Even if it were the case that the target audience was better served, the mechanics and design of Demon's Souls strongly encourage the creation of a community. The lack of hand-holding in the game almost forces players to collaborate and share their accumulated knowledge with others. Even without the aid of dedicated websites, the note system, where players can leave messages for others to take advice from, and the bloodstains that show where and how others died, both make it easy for people to aid one another indirectly. With these in-game tools, players are more likely to offer their knowledge to others that they have never, and will never, meet.

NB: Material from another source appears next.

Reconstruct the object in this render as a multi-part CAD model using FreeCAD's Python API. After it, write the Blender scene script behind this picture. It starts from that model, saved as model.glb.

Even outside of the game’s systems, this spirit of cooperation exists in fans of Demon’s Souls. The moniker of a "wiki game," that expects one to look online for item information, character builds, and strategy, is often criticized. While I can definitely acknowledge that it is not a design that everyone will like, those that do will form healthy communities around them. As someone who invested 250+ hours into The Binding of Isaac, I know all too well how fun it can be to just talk and share advice with others. During my playthrough of Demon's Souls, the friends I knew who had played it previously were all too happy to offer tips whenever I asked. The community, and the loyalty born from it, are not accidents. They are logical consequences of the way the game was designed.

Seen in this light, what initially seemed like a freak accident could also be interpreted as an inevitable result of many interlocking circumstances. Given that Demon's Souls had such low expectations, served an undervalued niche, and encouraged this niche to work together and build a community, of course it would catch on with such fervor. It is counter-intuitive, yet the logic is there. As for me, now that I have acquired a taste for Souls, I plan to delve deeper into the Dark.